- Written by: Hansol Jung
- Setting: Burma (1944/45) and Seoul, South Korea (1950 and 1975)

Premiere
- Date premiered: November 6, 2016
- Place premiered: HERE Arts Center

= Among the Dead =

Play by Hansol Jung

Among the Dead is a play by Hansol Jung. It premiered in November 2016 at the HERE Arts Center under the direction of Ralph B. Peña.

== Plot summary ==
Among the Dead takes place in three main time periods and locations: Burma in 1944/45, the Hangang Bridge in Seoul in 1950, and a hotel room in Seoul in 1975. In 1975, 30 year-old Ana Woods travels to Seoul to scatter her estranged father's ashes. Jesus, appearing as a bell boy, gives Ana a journal of her father's which causes her to relive her parents' story. In 1944, Ana's father, Luke, is fighting in the Burmese jungle when he meets Number Four, a Korean comfort woman. In 1950, Number Four waits on a bridge in Seoul contemplating suicide. As the play continues, it is revealed that Luke assaulted Number Four in 1944 after watching Number Four's sister be assaulted by Japanese soldiers.

== Characters ==

- Ana Woods — a Korean-American
- Luke — an American soldier fighting in Burma, Ana's father
- Number Four —a Korean comfort woman, Ana's mother
- Jesus —a shape-shifting character who first appears as a bell boy

== Performance history ==
Among the Dead premiered at the HERE Arts Center for Ma-Yi Theatre in November 2016 under the direction of Ralph B. Peña. Ma-Yi's production starred Julienne Hanzelka Kim as Ana, Mickey Theis as Luke, Diana Oh as Number Four, and Will Dagger as Jesus. Kenneth Goodwin was the sound designer while Reid Thompson was responsible for scenic design and Galway McCullough was responsible for the fight choreography..

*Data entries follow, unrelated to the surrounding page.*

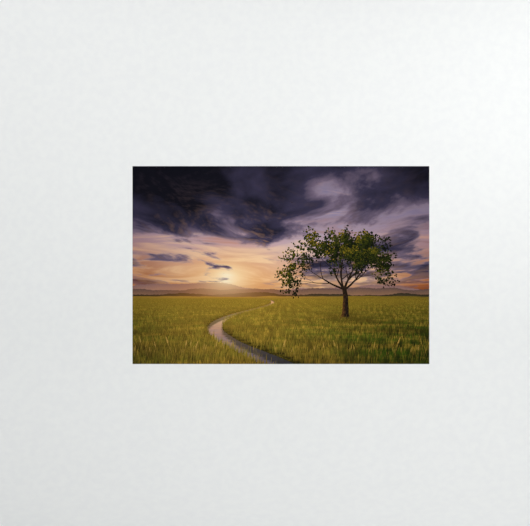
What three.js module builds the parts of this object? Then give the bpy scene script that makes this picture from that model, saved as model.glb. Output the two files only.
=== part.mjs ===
// A landscape picture printed edge to edge on thin self-adhesive film, flat and upright.
// X runs along the picture's width, +Z is up and the picture faces -Y. The back face lies in the plane Y = 0,
// and the origin is the middle of that face.
import * as THREE from "three";

// The cut sheet, in millimetres: a 3:2 sheet 24 inches wide
const SHEET_WIDTH = 609.6;
const SHEET_ASPECT = 3 / 2;
const SHEET_HEIGHT = SHEET_WIDTH / SHEET_ASPECT;

// How thick each layer of the sheet is
const INK_THICKNESS = 0.04;
const FILM_THICKNESS = 0.16;
const ADHESIVE_THICKNESS = 0.05;

// A trimming knife leaves the corners sharp but for this much
const CORNER_RADIUS = 0.4;
const CORNER_STEPS = 2;

const inkFinish = new THREE.MeshStandardMaterial({ color: 0x6b5a50, roughness: 0.6, metalness: 0 });
const filmFinish = new THREE.MeshStandardMaterial({ color: 0xf2f2ef, roughness: 0.55, metalness: 0 });
const adhesiveFinish = new THREE.MeshStandardMaterial({ color: 0xdcdcd2, roughness: 0.3, metalness: 0 });

// The outline that one cut leaves on every layer: a rectangle about the origin with just softened corners
function cutOutline() {
  const halfWidth = SHEET_WIDTH / 2;
  const halfHeight = SHEET_HEIGHT / 2;
  const r = CORNER_RADIUS;
  const outline = new THREE.Shape();
  outline.moveTo(r - halfWidth, -halfHeight);
  outline.lineTo(halfWidth - r, -halfHeight);
  outline.absarc(halfWidth - r, r - halfHeight, r, -Math.PI / 2, 0);
  outline.lineTo(halfWidth, halfHeight - r);
  outline.absarc(halfWidth - r, halfHeight - r, r, 0, Math.PI / 2);
  outline.lineTo(r - halfWidth, halfHeight);
  outline.absarc(r - halfWidth, halfHeight - r, r, Math.PI / 2, Math.PI);
  outline.lineTo(-halfWidth, r - halfHeight);
  outline.absarc(r - halfWidth, r - halfHeight, r, Math.PI, 1.5 * Math.PI);
  return outline;
}

// One layer of the sheet, which lies the given distance in front of the sheet's back face
function layer(name, thickness, distanceFromBack, finish) {
  const body = new THREE.ExtrudeGeometry(cutOutline(), {
    depth: thickness,
    bevelEnabled: false,
    curveSegments: CORNER_STEPS,
  });
  // The outline's Y becomes up, and its depth comes forward
  body.rotateX(Math.PI / 2);
  body.translate(0, -distanceFromBack, 0);
  const mesh = new THREE.Mesh(body, finish);
  mesh.name = name;
  return mesh;
}

const print = new THREE.Group();
print.add(
  layer("adhesive_coat", ADHESIVE_THICKNESS, 0, adhesiveFinish),
  layer("white_film", FILM_THICKNESS, ADHESIVE_THICKNESS, filmFinish),
  layer("printed_ink", INK_THICKNESS, ADHESIVE_THICKNESS + FILM_THICKNESS, inkFinish),
);

export default print;
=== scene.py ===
"""A landscape picture printed edge to edge on thin self-adhesive film, flat and upright.

The picture is a generic evening landscape: a low sun behind broken cloud, hills, a meadow with a brook, and
one broad tree. It is painted by node trees, and its tree, birds and stalks are cut into the ink's face."""

import math
import random

import bmesh
import bpy
import numpy as np
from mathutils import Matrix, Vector
from mathutils.geometry import delaunay_2d_cdt


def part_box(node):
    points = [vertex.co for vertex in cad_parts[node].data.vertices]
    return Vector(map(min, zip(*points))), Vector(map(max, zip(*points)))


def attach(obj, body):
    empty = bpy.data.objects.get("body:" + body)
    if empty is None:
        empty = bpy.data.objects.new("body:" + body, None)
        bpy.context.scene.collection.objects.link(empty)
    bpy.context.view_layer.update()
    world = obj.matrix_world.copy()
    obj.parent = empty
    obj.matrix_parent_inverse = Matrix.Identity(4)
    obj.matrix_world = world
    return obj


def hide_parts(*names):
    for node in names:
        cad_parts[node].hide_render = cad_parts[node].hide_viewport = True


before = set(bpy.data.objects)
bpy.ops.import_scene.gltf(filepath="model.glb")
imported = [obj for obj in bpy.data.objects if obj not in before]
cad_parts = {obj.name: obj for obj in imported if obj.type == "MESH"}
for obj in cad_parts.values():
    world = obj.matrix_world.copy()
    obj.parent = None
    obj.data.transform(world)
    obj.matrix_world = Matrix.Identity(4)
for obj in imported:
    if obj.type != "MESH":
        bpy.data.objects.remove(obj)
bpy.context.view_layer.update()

# The sheet, read from the frame: it lies in X and Z, the picture faces -Y, and its back is at Y = 0
INK_LOW, INK_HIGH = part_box("printed_ink")
COAT_LOW, COAT_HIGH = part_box("adhesive_coat")
SHEET_WIDTH = INK_HIGH[0] - INK_LOW[0]
SHEET_HEIGHT = INK_HIGH[2] - INK_LOW[2]


# Wiring node trees

class Wire:
    """An output in a node tree, with ordinary arithmetic that adds math nodes after it."""

    def __init__(self, easel, socket):
        self.easel = easel
        self.socket = socket

    def __add__(self, other):
        return self.easel.math("ADD", self, other)

    def __radd__(self, other):
        return self.easel.math("ADD", other, self)

    def __sub__(self, other):
        return self.easel.math("SUBTRACT", self, other)

    def __rsub__(self, other):
        return self.easel.math("SUBTRACT", other, self)

    def __mul__(self, other):
        return self.easel.math("MULTIPLY", self, other)

    def __rmul__(self, other):
        return self.easel.math("MULTIPLY", other, self)

    def __truediv__(self, other):
        return self.easel.math("DIVIDE", self, other)

    def __rtruediv__(self, other):
        return self.easel.math("DIVIDE", other, self)

    def __neg__(self):
        return self.easel.math("MULTIPLY", self, -1.0)

    def __pow__(self, other):
        return self.easel.math("POWER", self, other)

    def __gt__(self, other):
        return self.easel.math("GREATER_THAN", self, other)

    def __lt__(self, other):
        return self.easel.math("LESS_THAN", self, other)


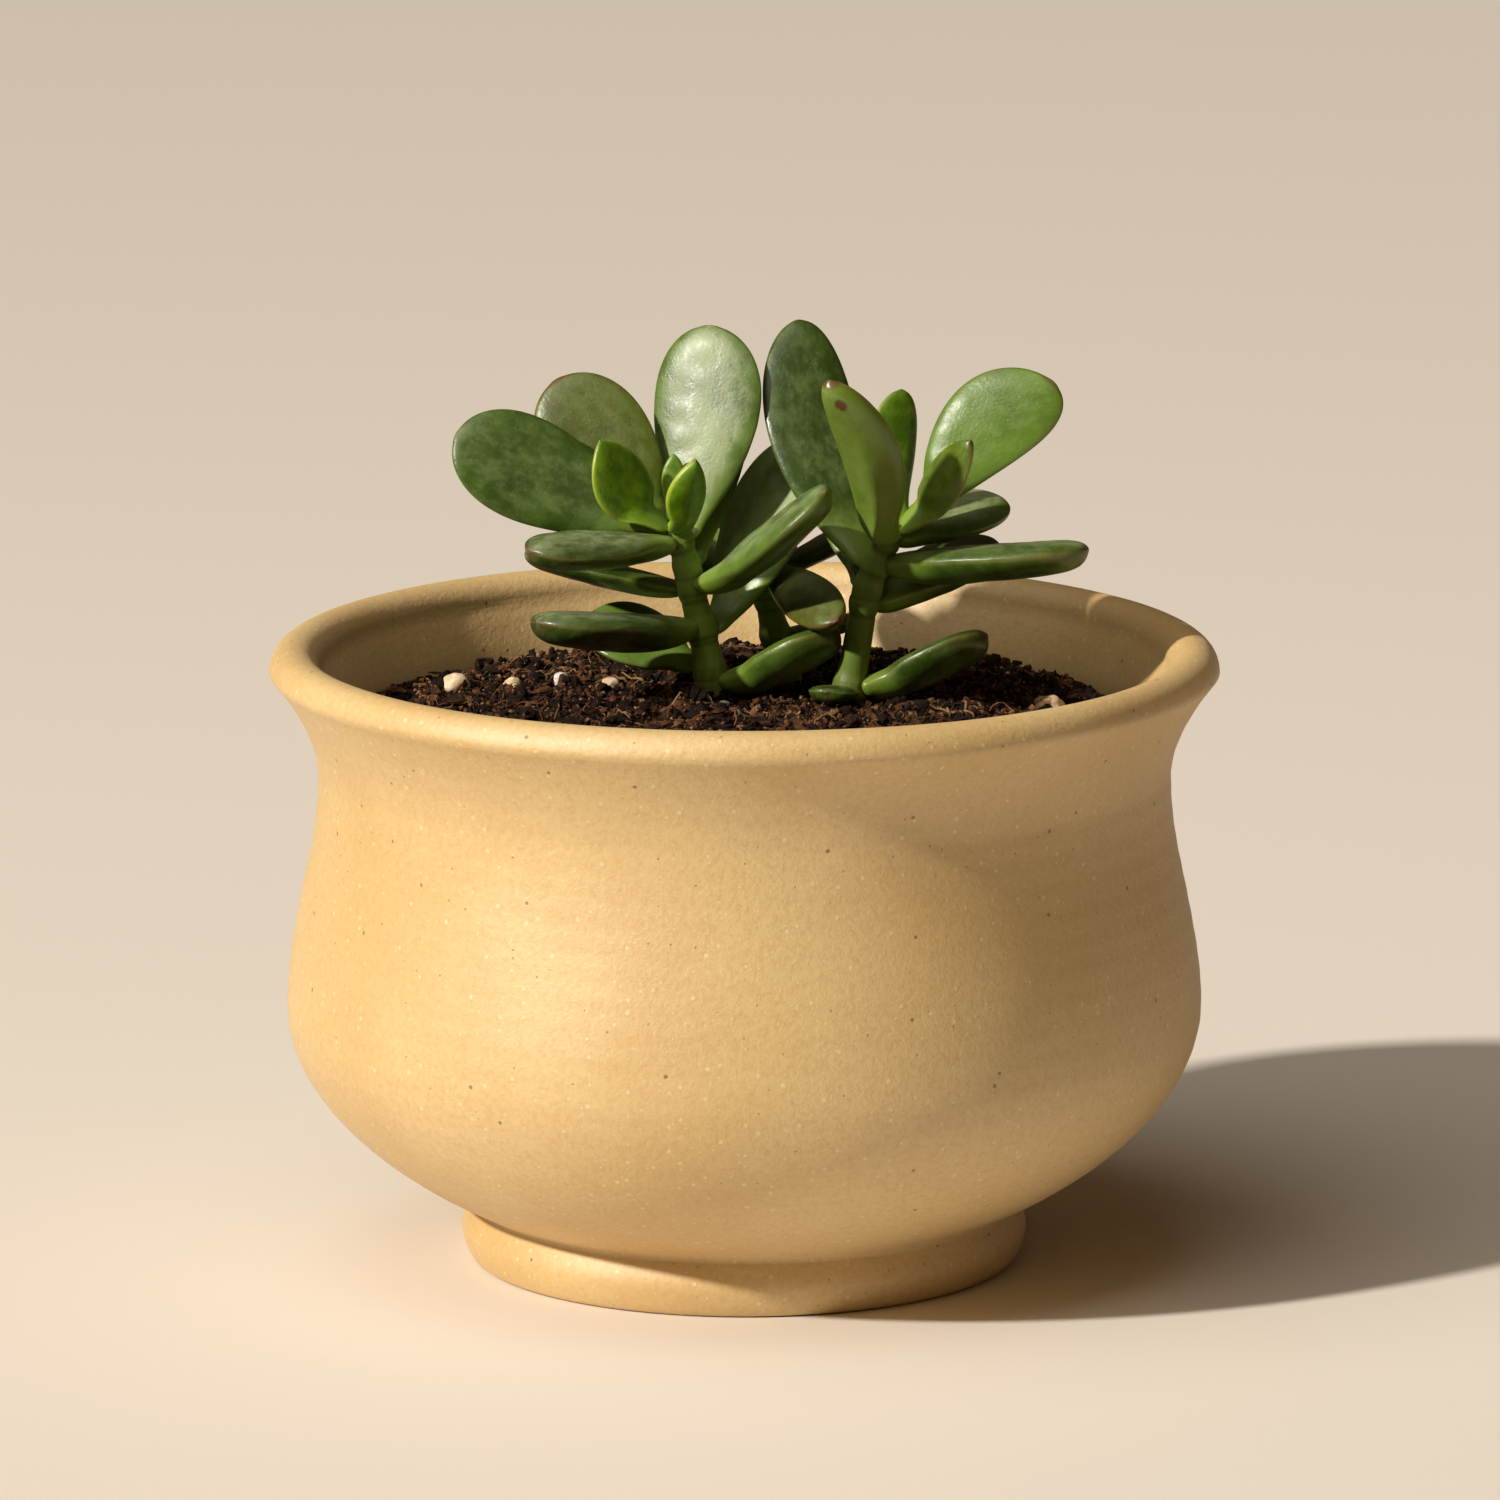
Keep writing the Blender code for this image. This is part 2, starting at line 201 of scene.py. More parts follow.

In February 2019, Spooky Action Theatre produced Among the Dead as directed by Richard Henrich. This production starred Julie M as Ana, Nahm Darr as Jesus, Chris Stinson as Luke, and Kyosin Kang as Number Four. April Joy Vester was the set designer and Amy MacDonald designed costumes. In May 2019, Deborah Block directed Among the Dead for Theatre Exile in Philadelphia. Block's production featured Bi Jean Ngo as Ana, James Kern as Luke, Cathy Simpson as Jesus, and Claris Park as Number Four.